D’abord parce que s’il a posé la question, c’est qu’il doit en douter très fort, ensuite parce que ce n’est pas vrai, que l’Algérie va bien. Pourtant, il y a plus de cent milliards de dollars dans le tiroir national. Mais on ne sait pas quoi en faire. Il faut apparemment plus d’imagination pour gérer la prospérité que la disette. En 1989, on avait quelques trois milliards, c’est-à-dire moins que le budget marketing de Coca Cola, dans les caisses, mais c’était plus simple. On a été voir le FMI.

Ce n’était pas évident de décider de le faire à cause de vaillantes résistances au bradage de la souveraineté nationale mais on l’a quand même fait. L’usurier du monde nous a pourtant préparés à la gestion des coups durs et des catastrophes comme celle de disposer d’un matelas de billets si épais. Tellement épais qu’il devient inconfortable pour le seul usage qu’on sait en faire : dormir dessus.

En 1989, mon jeune ami le buraliste n’était pas en âge de se poser la question, mais on lui a dit par la suite que le FMI ce n’est pas bien, que c’est à cause de ce monstre qui dévore les pauvres que son père a perdu son boulot de chef de chantier dans une entreprise de travaux publics aujourd’hui fermée pour cause d’ajustement structurel et que l’Algérie allait beaucoup mieux au temps du socialisme, avant le multipartisme et l’économie de marché.
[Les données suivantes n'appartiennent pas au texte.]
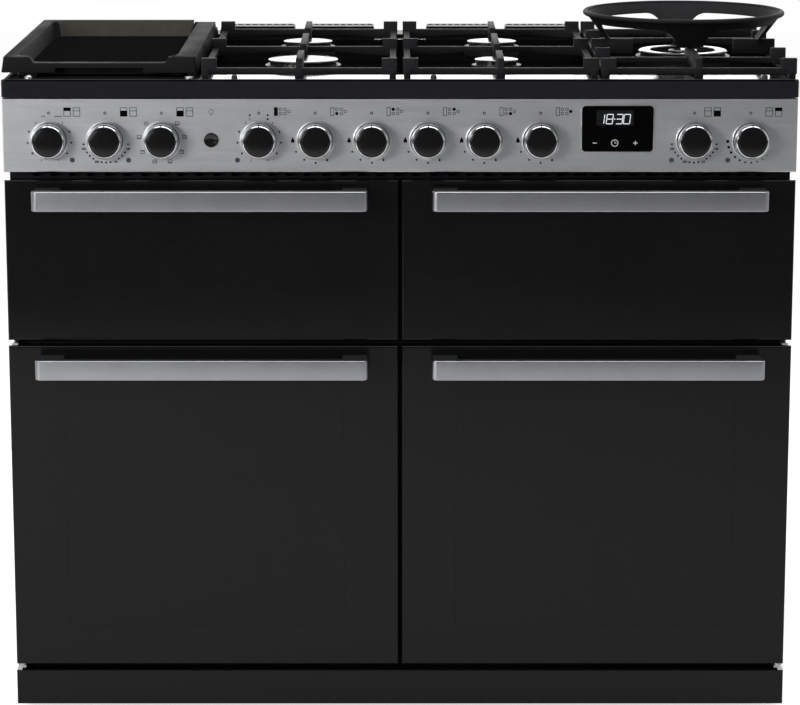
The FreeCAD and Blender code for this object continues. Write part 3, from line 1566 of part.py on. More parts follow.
for word, side in (("left", -1), ("right", 1)):
    save(word + "_oven_door", make_oven_door(side))
    save(word + "_door_liner", make_door_liner(side))
    save(word + "_door_handle", make_handle(side, lower_door_top_z, lower_handle_drop))
    save(word + "_oven_shelves", make_shelves(side))
    save(word + "_fan", [make_fan(side)])
save("rear_rollers", make_rear_rollers())
save("front_feet", make_front_feet())
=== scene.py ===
import json
from math import cos, pi, radians, sin

import bmesh
import bpy
from mathutils import Matrix, Vector


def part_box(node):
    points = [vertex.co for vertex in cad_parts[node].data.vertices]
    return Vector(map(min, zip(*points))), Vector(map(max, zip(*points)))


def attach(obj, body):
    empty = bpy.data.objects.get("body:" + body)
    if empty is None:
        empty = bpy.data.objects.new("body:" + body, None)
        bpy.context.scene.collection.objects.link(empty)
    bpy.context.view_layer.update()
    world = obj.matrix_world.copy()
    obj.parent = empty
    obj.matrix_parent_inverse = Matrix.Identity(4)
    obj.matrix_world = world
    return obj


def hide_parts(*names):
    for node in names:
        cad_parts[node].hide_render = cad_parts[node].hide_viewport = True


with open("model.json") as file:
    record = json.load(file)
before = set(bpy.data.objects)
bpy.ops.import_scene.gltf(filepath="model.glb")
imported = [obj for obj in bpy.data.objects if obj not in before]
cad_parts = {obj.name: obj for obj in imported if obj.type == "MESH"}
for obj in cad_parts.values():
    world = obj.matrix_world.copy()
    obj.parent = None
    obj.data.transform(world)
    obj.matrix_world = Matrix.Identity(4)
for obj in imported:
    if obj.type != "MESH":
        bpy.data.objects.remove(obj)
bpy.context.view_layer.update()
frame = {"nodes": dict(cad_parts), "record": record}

# A free-standing dual fuel range cooker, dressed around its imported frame.
# X runs right, Y away from the viewer and Z up. Meshes are made in millimetres and scaled to metres.
MM = 0.001

# Camera, as the photograph was taken
CAMERA_PLACE = (0.0, -4520.0 * MM, 1413.8 * MM)
CAMERA_DROP = radians(11.86)
CAMERA_LENS_MM = 140.1
CAMERA_SENSOR_MM = 36.0

# Control panel: places of what stands on it, and the sizes of its print
PANEL_FRONT = -275.5
KNOB_Z = 820.5
KNOB_RADIUS = 24.0
KNOB_CAP_RADIUS = 20.2
KNOB_DEPTH = 25.5
KNOB_DOME = 1.8
# The chrome body's rounded shoulder is this wide and deep, and leaves a thin lip round the cap
KNOB_SHOULDER = (3.3, 8.2)
KNOB_WALL = 0.1
SPINDLE_RADIUS = 4.0
SPINDLE_REACH = 30.0
POINTER_WIDTH = 1.3
BEZEL_RADIUS = 26.4
BEZEL_DEPTH = 9.8
KNOBS = {
    "knob_grill": -481.5, "knob_left_oven_heat": -404.2, "knob_left_oven_function": -326.9,
    "knob_hotplate": -193.25, "knob_burner_left_front": -115.95, "knob_burner_left_rear": -38.65,
    "knob_burner_centre_rear": 38.65, "knob_burner_centre_front": 115.95, "knob_burner_wok": 193.25,
    "knob_right_oven": 404.2, "knob_proving_drawer": 481.5,
}
BUTTON_X = -259.5
MARK_DEPTH = 0.12
LINE = 0.75

# Small ring printed over each knob: place beside the axis, height, radius and line
ZERO_MARK = (-0.4, 857.8, 2.0, 1.0)
# Compartment marks: width, height, height of the upper field, place and spacing
OVEN_MARK_SIZE = (9.9, 12.4)
OVEN_MARK_SPLIT = 4.6
OVEN_MARK_Z = 859.3
OVEN_MARK_PITCH = 12.9
OVEN_MARKS = {
    "knob_grill": (25.1, "left_upper"), "knob_left_oven_heat": (25.3, "left_lower"),
    "knob_left_oven_function": (25.4, "left_lower"), "knob_right_oven": (17.9, "right_lower"),
    "knob_proving_drawer": (24.6, "right_upper"),
}
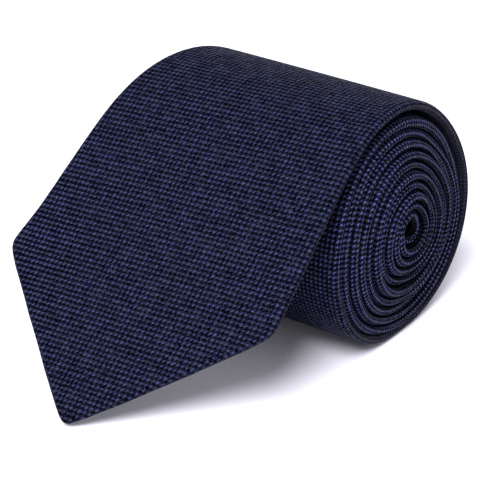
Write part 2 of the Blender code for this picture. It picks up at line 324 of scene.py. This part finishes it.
def shell(name, s0, s1, material, step=0.25):
    """Folded silk: front, two rounded folds, two flaps at the back, real thickness."""
    t0, t1 = float(tau_of(s0)), float(tau_of(s1))
    taus = [t0] + [k * step for k in range(int(t0 / step) + 1, int(math.ceil(t1 / step)))] + [t1]
    if s0 < 0.01:    # extra stations at the rounded point
        extra = tau_of(ROUND + np.array([0.00015, 0.0004, 0.0008, 0.0013, 0.0019, 0.0026, 0.0035, 0.0045]))
        taus = sorted(set(taus) | set(float(v) for v in extra))
    if s0 < TIP_LEN < s1:
        taus = sorted(set(taus) | set(float(v) for v in tau_of(TIP_LEN + np.arange(-5, 6) * 0.0011)))
    if s1 > LENGTH - 0.01:
        taus = sorted(set(taus) | set(float(v) for v in tau_of(s1 - np.array([.0002, .0005, .001, .0017, .0026]))))
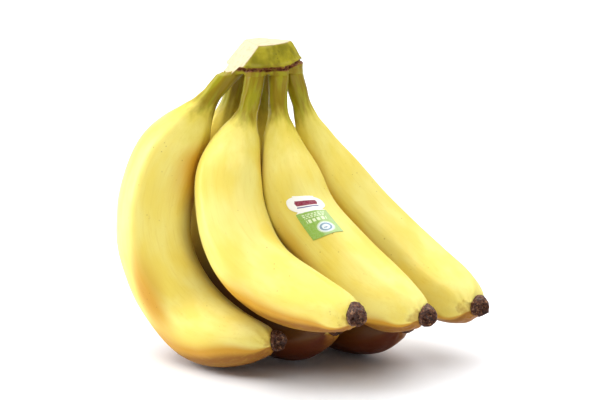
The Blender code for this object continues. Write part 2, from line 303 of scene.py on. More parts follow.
def cutCrownRind():  # fibrous green rind, knife-cut cream pith, and the torn brown scar under the rim
    material, tree, shader = newMaterial("cutCrownRindAndPith", 0.55)
    place = add(tree, "ShaderNodeTexCoord").outputs["Object"]
    cut, edge, scar, above = (attributeOf(tree, name) for name in ("cut", "cutEdge", "scar", "above"))

    patches = ramp(tree, noiseSocket(tree, place, 5, 2.0), 0.36, 0.64)
    colour = mixColour(tree, patches, crownLook["rind"], crownLook["rindLight"])
    brown = ramp(tree, noiseSocket(tree, place, 3.2, 1.5, 4, 0.6, 4.0), 0.5, 0.72, 0, 0.6)
    lowBand = ramp(tree, above, 1 * mm, 5 * mm, 0.75, 0.1)  # the rind browns towards the rim
    browned = combine(tree, "MULTIPLY", brown, lowBand)
    colour = mixColour(tree, browned, colour, crownLook["rindBrown"])
    greener = ramp(tree, noiseSocket(tree, place, 3.2, 2, 3, 0.5, 14.0), 0.4, 0.64)
    stalks = mixColour(tree, greener, peel["stalk"], peel["stalkGreen"])
    colour = mixColour(tree, ramp(tree, above, -1.2 * mm, -0.2 * mm, 1, 0), colour, stalks)
    settings = {"Scale": 1 / (crownLook["speckSpacing"] * mm), "Randomness": 1.0}
    specks = add(tree, "ShaderNodeTexVoronoi", settings, {"Vector": place}).outputs["Distance"]
    speckled = ramp(tree, noiseSocket(tree, place, 6, 1, 2, 0.5, 21.0), 0.52, 0.62)
    speck = combine(tree, "MULTIPLY", ramp(tree, specks, 0.08, 0.2, 0.8, 0), speckled)
    colour = mixColour(tree, speck, colour, crownLook["speck"])

    fibre = ramp(tree, noiseSocket(tree, place, 2.2, 1, 4, 0.6, 9.0), 0.45, 0.75, 0, 0.7)
    pith = mixColour(tree, fibre, crownLook["cut"], crownLook["cutFibre"])
    settings = {"Scale": 1 / (crownLook["poreSpacing"] * mm)}
    pores = add(tree, "ShaderNodeTexVoronoi", settings, {"Vector": place}).outputs["Distance"]
    pith = mixColour(tree, ramp(tree, pores, 0.06, 0.26, 0.35, 0), pith, crownLook["cutFibre"])
    colour = mixColour(tree, cut, colour, pith)
    dashed = ramp(tree, noiseSocket(tree, place, 2.6, 1, 3, 0.6, 17.0), 0.4, 0.6, 0.15, 0.9)
    colour = mixColour(tree, combine(tree, "MULTIPLY", edge, dashed), colour, crownLook["cutEdge"])
    tornNoise = ramp(tree, noiseSocket(tree, place, 1.4, 1, 4, 0.7, 7.0), 0.48, 0.7)
    torn = mixColour(tree, tornNoise, crownLook["scar"], crownLook["scarLight"])
    colour = mixColour(tree, scar, colour, torn)
    tree.links.new(colour, shader.inputs["Base Color"])
    settings = {"Strength": 0.45, "Distance": 0.35 * mm}
    rough = add(tree, "ShaderNodeBump", settings, {"Height": noiseSocket(tree, place, 0.9, 1.5, 4, 0.6)})
    tree.links.new(rough.outputs[0], shader.inputs["Normal"])
    dryness = ramp(tree, noiseSocket(tree, place, 2.5, 1, 3), 0.3, 0.7, 0.42, 0.66)
    tree.links.new(dryness, shader.inputs["Roughness"])
    shader.inputs["Specular IOR Level"].default_value = crownLook["specular"]
    shader.inputs["Subsurface Weight"].default_value = 0.1
    shader.inputs["Subsurface Radius"].default_value = (1.0, 0.7, 0.25)
    shader.inputs["Subsurface Scale"].default_value = 1.2 * mm
    return material


blossomLook = {
    "dark": "#2c1206",
    "brown": "#552a12",
    "fleck": "#a07450",
}


def driedBlossom():  # shrivelled flower remains: nearly black, crumbly, lighter dry flecks on the edges
    material, tree, shader = newMaterial("driedBlossomEnd", 0.7)
    place = add(tree, "ShaderNodeTexCoord").outputs["Object"]
    crumbs = noiseSocket(tree, place, 1.1, 1, 5, 0.7)
    colour = mixColour(tree, ramp(tree, crumbs, 0.4, 0.6), blossomLook["dark"], blossomLook["brown"])
    flecks = ramp(tree, noiseSocket(tree, place, 0.9, 1, 4, 0.65, 5.0), 0.48, 0.64)
    flecks = combine(tree, "MULTIPLY", flecks, attributeOf(tree, "raised"))
    colour = mixColour(tree, flecks, colour, blossomLook["fleck"])
    tree.links.new(colour, shader.inputs["Base Color"])
    bump = add(tree, "ShaderNodeBump", {"Strength": 0.7, "Distance": 0.4 * mm}, {"Height": crumbs})
    tree.links.new(bump.outputs[0], shader.inputs["Normal"])
    gloss = ramp(tree, noiseSocket(tree, place, 1.6, 1, 3, 0.5, 2.0), 0.35, 0.65, 0.42, 0.85)
    tree.links.new(gloss, shader.inputs["Roughness"])
    return material


def printedPaper():  # thin coated paper, printed in flat inks: an even satin with a faint mottle
    material, tree, shader = newMaterial("printedStickerPaper", 0.35)
    place = add(tree, "ShaderNodeTexCoord").outputs["Object"]
    mottle = ramp(tree, noiseSocket(tree, place, 0.8, 1, 3), 0.3, 0.7, 0, 0.08)
    colour = mixColour(tree, mottle, attributeOf(tree, "inks", "Color"), "#ffffff")
    tree.links.new(colour, shader.inputs["Base Color"])
    satin = ramp(tree, noiseSocket(tree, place, 2.5, 1, 2, 0.5, 3.0), 0.3, 0.7, 0.3, 0.42)
    tree.links.new(satin, shader.inputs["Roughness"])
    settings = {"Strength": 0.12, "Distance": 0.15 * mm}
    bump = add(tree, "ShaderNodeBump", settings, {"Height": noiseSocket(tree, place, 3, 1, 2)})
    tree.links.new(bump.outputs[0], shader.inputs["Normal"])
    return material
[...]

En 1989, mon ami le buraliste avait dix ans et il était trop petit pour se mêler des grandes questions des hommes mais assez grand pour que quelque souvenir lui revienne aujourd’hui qu’il en a vingt-huit. Mais curieusement, ce sont ses neuf ans qui l’ont marqué. Octobre 88, son frère aîné a brûlé un pneu du côté du Champ de Manœuvre et sa grand mère ashmatique avait failli passer à cause d’une crise due aux bombes lacrymogènes. Mais, Octobre 88, les morts, les blessés, les bâtisses et les bagnoles cramées, les emprisonnés, les torturés et les bastonnés, c’était contre le socialisme et le parti unique, non ? On a dit ça aussi à mon vendeur de cigarettes et de journaux et il ne comprend plus comment son aîné a pu contribuer au chômage de son paternel et sa mami aurait pu clamser pour que le loup s’installe dans la bergerie. Alors, finalement, l’Algérie va bien ou elle ne va pas bien ? Mon buraliste préféré n’est pas près de le savoir et moi non plus. Son père qui était chef de chantier avant 89 est toujours chômeur aujourd’hui.

Son frère qui était chômeur en 88 est maintenant plein aux as. Entre les deux, vendre des caprices et de l’after-shave, ce n’est pas si mal. Mais il n’est pas assez pauvre pour désespérer et pas assez riche pour ne pas se poser de questions, du genre : est-ce que l’Algérie va bien ?

S.L.

P.-S. : Un confrère du journal sportif le Buteur s’est cru en droit d’interpeller un dirigeant du club irakien d’Altalaba venu disputer un match de foot en Algérie parce qu’il n’observait pas le jeûne. Je ne sais vraiment pas ce qui est le plus grave des deux : l’avoir fait ou l’avoir écrit.